Reproduce exactly the section that begins at the line containing "for face, (one, other, layer)" and ends at the line containing "for body, members", both lines included; omit all other lines.

*****

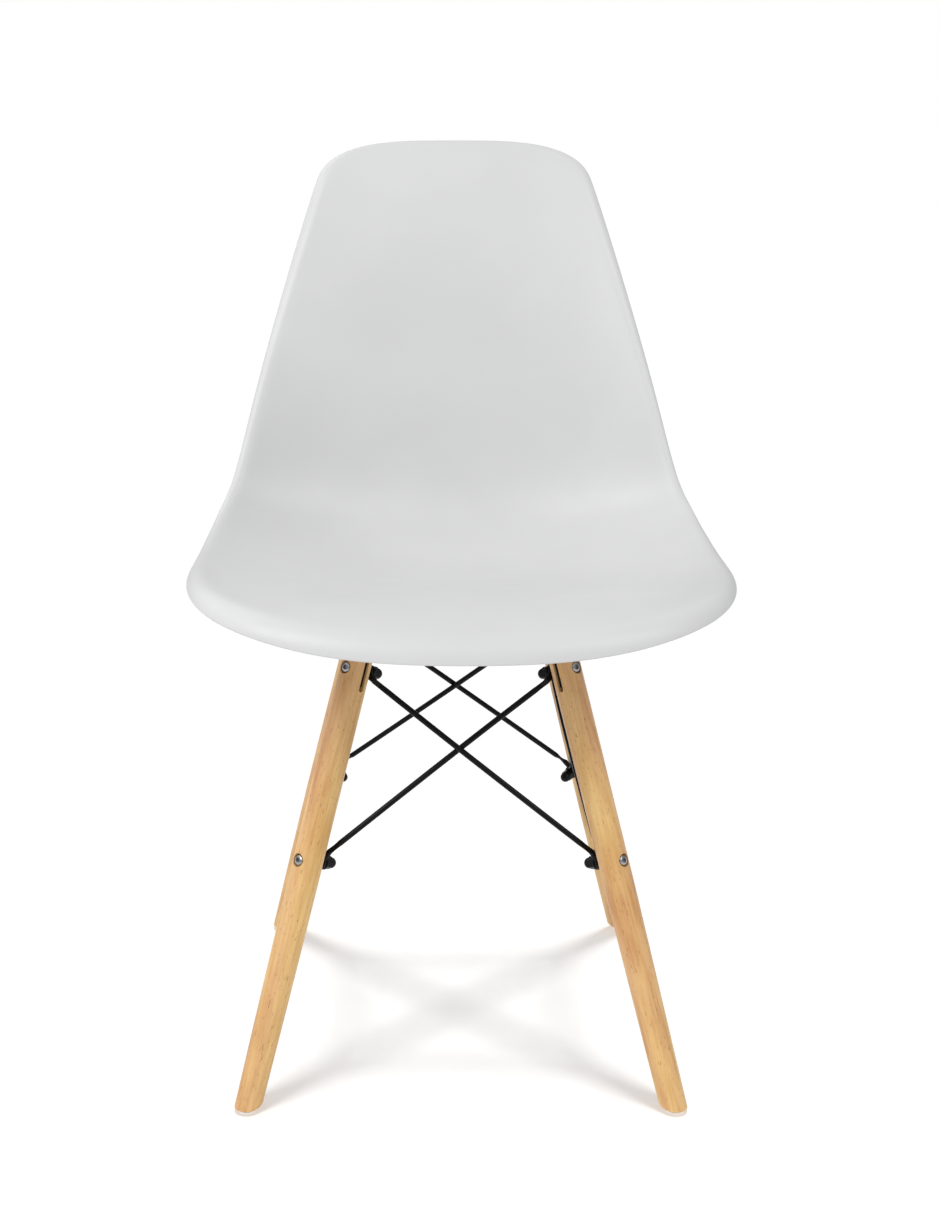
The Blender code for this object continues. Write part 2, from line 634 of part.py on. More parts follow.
def main():
    plastic = material("moulded_polypropylene", (0.72, 0.72, 0.72), 0.42)
    beech = material("beech", (0.62, 0.38, 0.19), 0.45)
    black_steel = material("black_steel", (0.012, 0.012, 0.014), 0.35, 0.6)
    zinc_steel = material("zinc_plated_steel", (0.60, 0.61, 0.63), 0.30, 1.0)
    nylon = material("white_nylon", (0.85, 0.84, 0.82), 0.45)
    rubber = material("rubber", (0.02, 0.02, 0.02), 0.80)
    brass = material("brass", (0.71, 0.53, 0.25), 0.35, 1.0)

    make_seat_shell(plastic)
    make_bar("crossbar_upper", *SIDES["back_right"], 0.0, black_steel)
    make_bar("crossbar_lower", *SIDES["front_right"], BAR_CROSSING, black_steel)

    crossing_low = BAR_TOP - BAR_THICKNESS - BAR_CROSSING
    screw = socket_screw_mesh("seat_screw", SCREW_HEAD_RADIUS, SCREW_HEAD_HEIGHT, SCREW_LENGTH)
    washer = ring_mesh("rubber_washer", WASHER_RADIUS, BOLT_HOLE_RADIUS, WASHER_HEIGHT)
    insert = ring_mesh("threaded_insert", INSERT_RADIUS, BOLT_HOLE_RADIUS, INSERT_LENGTH)
    middle = Matrix.Translation((0, BASE_Y, 0))
    lift = Matrix.Translation((0, 0, crossing_low - TOUCH))
    piece("centre_bolt", screw.copy(), black_steel, middle @ lift)
    on_bar = Matrix.Translation((0, 0, BAR_TOP + TOUCH))
    piece("centre_nut", hex_nut_mesh(), black_steel, middle @ on_bar)

    leg, glide, cap_nut = leg_mesh(), glide_mesh(), cap_nut_mesh()
    stack = LEG_RADIUS + 2 * (2 * EYE_HALF_THICKNESS + TOUCH) + TOUCH
    seat_of_head = LEG_RADIUS - COUNTERBORE_DEPTH + TOUCH
    bolt_length = seat_of_head + stack + NUT_BORE_DEPTH - BOLT_END_GAP
    bolt = socket_screw_mesh("leg_bolt", LEG_BOLT_HEAD_RADIUS, LEG_BOLT_HEAD_HEIGHT, bolt_length)
    inwards = Matrix.Rotation(-math.pi / 2, 4, "Y")
    for where, (side_x, side_y) in SIDES.items():
        frame = leg_frame(side_x, side_y)
        piece(f"leg_{where}", leg, beech, frame)
        foot = Matrix.Translation(frame.translation)
        piece(f"glide_{where}", glide, nylon, foot)
        for level, height in (("upper", UPPER_BOLT), ("lower", LOWER_BOLT)):
            head = Matrix.Translation((seat_of_head, 0, height)) @ inwards
            piece(f"leg_bolt_{level}_{where}", bolt, zinc_steel, frame @ head)
            bearing = Matrix.Translation((-stack, 0, height)) @ inwards
            piece(f"cap_nut_{level}_{where}", cap_nut, black_steel, frame @ bearing)
        fixing = Matrix.Translation((side_x * FIXING_SPREAD, BASE_Y + side_y * FIXING_SPREAD, 0))
        under_bar = Matrix.Translation((0, 0, BAR_TOP - BAR_THICKNESS - TOUCH))
        piece(f"seat_screw_{where}", screw, zinc_steel, fixing @ under_bar)
        piece(f"rubber_washer_{where}", washer, rubber, fixing @ on_bar)
        in_boss = Matrix.Translation((0, 0, BOSS_FACE + TOUCH))
        piece(f"threaded_insert_{where}", insert, brass, fixing @ in_boss)

    pairs = {
        "front": ("front_left", "front_right", 0),
        "back": ("back_left", "back_right", 0),
        "left": ("front_left", "back_left", 1),
        "right": ("front_right", "back_right", 1),
    }
    for face, (one, other, layer) in pairs.items():
        first, second = SIDES[one], SIDES[other]
        make_brace(f"brace_{face}_outer", first, second, layer, ROD_BOW, black_steel)
        make_brace(f"brace_{face}_inner", second, first, layer, -ROD_BOW, black_steel)


clear_scene()
CHAIR = new_collection("side_chair")
HELPERS = new_collection("cutters")
main()
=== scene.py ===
"""The looks of the side chair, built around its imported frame.

Metres, +Z up, with the front of the chair towards -Y, as in the frame. Every visible piece is a
finer version of one CAD node: it replaces that node and rides on the chair's only body.
"""

import json
import math

import bmesh
import bpy
import numpy as np
from mathutils import Matrix, Vector

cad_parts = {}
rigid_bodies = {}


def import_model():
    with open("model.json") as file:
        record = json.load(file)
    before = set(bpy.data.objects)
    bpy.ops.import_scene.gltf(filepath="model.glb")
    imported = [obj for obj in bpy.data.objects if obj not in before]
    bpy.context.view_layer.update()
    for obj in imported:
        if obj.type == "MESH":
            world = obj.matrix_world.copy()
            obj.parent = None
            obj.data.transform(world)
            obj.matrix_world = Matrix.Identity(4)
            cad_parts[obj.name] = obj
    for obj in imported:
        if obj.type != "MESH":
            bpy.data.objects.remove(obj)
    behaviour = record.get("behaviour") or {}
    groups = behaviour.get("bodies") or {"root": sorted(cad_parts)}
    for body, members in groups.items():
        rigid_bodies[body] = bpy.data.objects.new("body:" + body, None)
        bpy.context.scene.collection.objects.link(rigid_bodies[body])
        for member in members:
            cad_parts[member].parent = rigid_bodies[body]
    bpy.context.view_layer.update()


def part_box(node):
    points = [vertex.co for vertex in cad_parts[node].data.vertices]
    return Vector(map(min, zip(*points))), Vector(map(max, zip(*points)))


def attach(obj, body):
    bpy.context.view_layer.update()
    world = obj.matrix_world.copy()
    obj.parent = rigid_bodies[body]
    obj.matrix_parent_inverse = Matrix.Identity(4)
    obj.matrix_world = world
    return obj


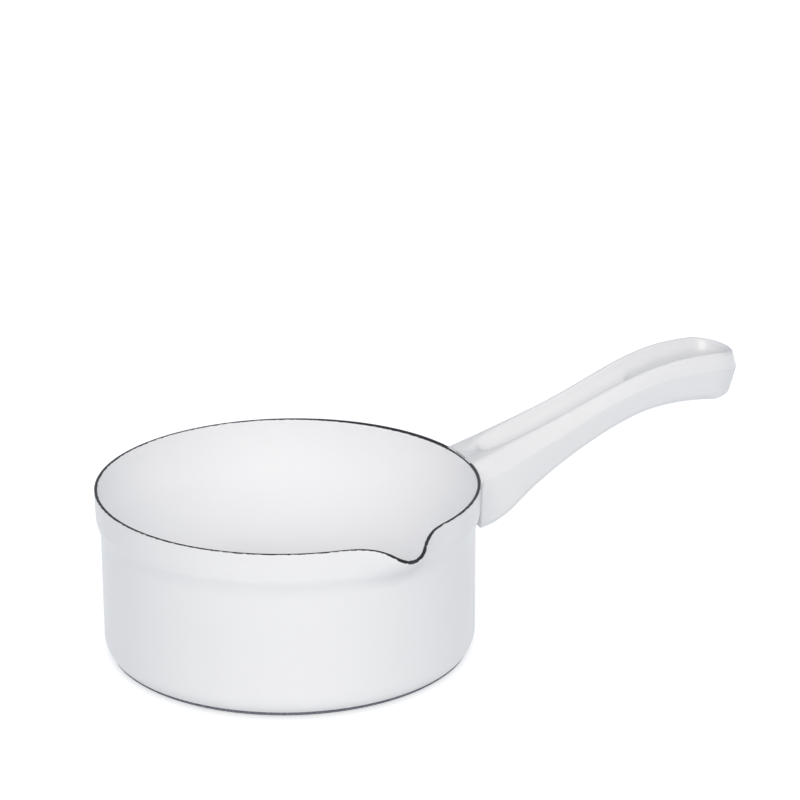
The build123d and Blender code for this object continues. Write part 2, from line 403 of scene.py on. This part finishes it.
def white_enamel(name, edged=False):
    """Glossy white enamel, faintly wavy and cloudy, with the black edging where that is asked for."""
    finish = Finish(name)
    place = finish.place()
    clouds = finish.noise(place, cloud_scale, cloud_detail)
    waves = finish.noise(place, wave_scale, wave_detail)
    tone = finish.blend(clouds, white, white_shade)
    if edged:
        tone = finish.blend(black_edge(finish)[0], black, tone)
    return finish.surface(
        Base_Color=tone,
        Roughness=enamel_roughness + cloud_roughness * clouds,
        Coat_Weight=glaze_weight,
        Coat_Roughness=glaze_roughness,
        Normal=finish.bump(waves, wave_strength, wave_height),
    )


def rim_black():
    """Black edging that the white breaks into here and there."""
    finish = Finish("rim_black")
    edge, ragged = black_edge(finish)
    return finish.surface(
        Base_Color=finish.blend(edge, black, white),
        Roughness=enamel_roughness + ragged_roughness * ragged,
        Coat_Weight=glaze_weight,
    )


def base_dark():
    """The dark ground coat under the base, speckled and a little duller than the white."""
    finish = Finish("base_dark")
    speckle = finish.noise(finish.place(), speckle_scale, fine_detail)
    flecks = speckle.above(speckle_limit, speckle_softness)
    return finish.surface(
        Base_Color=finish.blend(flecks, ground_coat, ground_speckle),
        Roughness=base_roughness + speckle_roughness * speckle,
        Normal=finish.bump(speckle, speckle_strength, speckle_height),
    )


enamel = white_enamel("white_enamel")
bowl_finish = white_enamel("bowl_white", edged=True)
rim_finish = rim_black()
base_finish = base_dark()


# Bowl pieces

def make_bowl():
    """The sheet-steel bowl with its spout."""
    bm = spin_profile(bowl_side(0.0) + bowl_side(wall)[::-1], False)
    shape_rim(bm)
    finished("enamelled_bowl", bm, bowl_finish, ["pan_body"])


def make_rim():
    """The rounded black edging over the sheet's top edge."""
    middle = rim_radius - wall / 2
    half = wall / 2 + rim_cap_proud
    bottom = pan_height - rim_cap_height
    points = []
    for step in range(CAP_STEPS + 1):
        turn = pi * step / CAP_STEPS
        points.append((middle + half * cos(turn), bottom + rim_cap_height * sin(turn)))
    bm = spin_profile(points, True)
    shape_rim(bm)
    finished("black_rim", bm, rim_finish, ["rim_enamel"])


def make_base():
    """The dark coat, which thins out to nothing where it ends on the corner."""
    hollow = floor_points(0.0)
    top = -90 + degrees(acos(1 - (coat_height - coat) / corner_radius))
    inside = arc_points(corner_centre, corner_radius, -90, top, COAT_STEPS)
    outside = arc_points(corner_centre, corner_radius + coat, -90, top, COAT_STEPS)
    outside[-1] = inside[-1]
    under = [(radius, height - coat) for radius, height in hollow]
    bm = spin_profile(under + outside + inside[::-1][1:] + hollow[::-1], False)
    finished("dark_base", bm, base_finish, ["base_enamel"])


make_bowl()
make_rim()
make_base()


# Handle sizes
root_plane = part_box("handle_lower_shell")[0].x
handle_run = 101.0 * MM
handle_half_width = 15.0 * MM
handle_lift = 0.7 * MM
handle_rise = 29.0 * MM
handle_depth = 26.8 * MM
upper_depth = 7.0 * MM
tail_tilt = radians(-8.0)
crest_radius = 1.5 * MM
shoulder_radius = 4.2 * MM
shoulder_run_share = 0.34
ridge_radius = 1.6 * MM
keel_radius = 4.5 * MM
trough_depth = 7.0 * MM
tail_lean = 1.6 * MM
tail_heel = 2.0 * MM
spoon_start = 3.4 * MM
spoon_length = 10.0 * MM
spoon_half_width = 9.6 * MM
spoon_run_out = 26.0 * MM
spoon_slope_share = 0.55
spoon_widening = 0.4
shelf_share = 0.05
end_radius = 1.1 * MM
plain_start = 4.5 * end_radius
gap_fill = 0.6 * MM
heel_radius = 1.4 * MM
lip_level = pan_height - 5.4 * MM
lip_blend = 1.2 * MM
lip_bite = 0.1 * MM
lip_sharpness = 0.85
sheet_thickness = 1.0 * MM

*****

### TASK ANSWER
    for face, (one, other, layer) in pairs.items():
        first, second = SIDES[one], SIDES[other]
        make_brace(f"brace_{face}_outer", first, second, layer, ROD_BOW, black_steel)
        make_brace(f"brace_{face}_inner", second, first, layer, -ROD_BOW, black_steel)


clear_scene()
CHAIR = new_collection("side_chair")
HELPERS = new_collection("cutters")
main()
=== scene.py ===
"""The looks of the side chair, built around its imported frame.

Metres, +Z up, with the front of the chair towards -Y, as in the frame. Every visible piece is a
finer version of one CAD node: it replaces that node and rides on the chair's only body.
"""

import json
import math

import bmesh
import bpy
import numpy as np
from mathutils import Matrix, Vector

cad_parts = {}
rigid_bodies = {}


def import_model():
    with open("model.json") as file:
        record = json.load(file)
    before = set(bpy.data.objects)
    bpy.ops.import_scene.gltf(filepath="model.glb")
    imported = [obj for obj in bpy.data.objects if obj not in before]
    bpy.context.view_layer.update()
    for obj in imported:
        if obj.type == "MESH":
            world = obj.matrix_world.copy()
            obj.parent = None
            obj.data.transform(world)
            obj.matrix_world = Matrix.Identity(4)
            cad_parts[obj.name] = obj
    for obj in imported:
        if obj.type != "MESH":
            bpy.data.objects.remove(obj)
    behaviour = record.get("behaviour") or {}
    groups = behaviour.get("bodies") or {"root": sorted(cad_parts)}
    for body, members in groups.items():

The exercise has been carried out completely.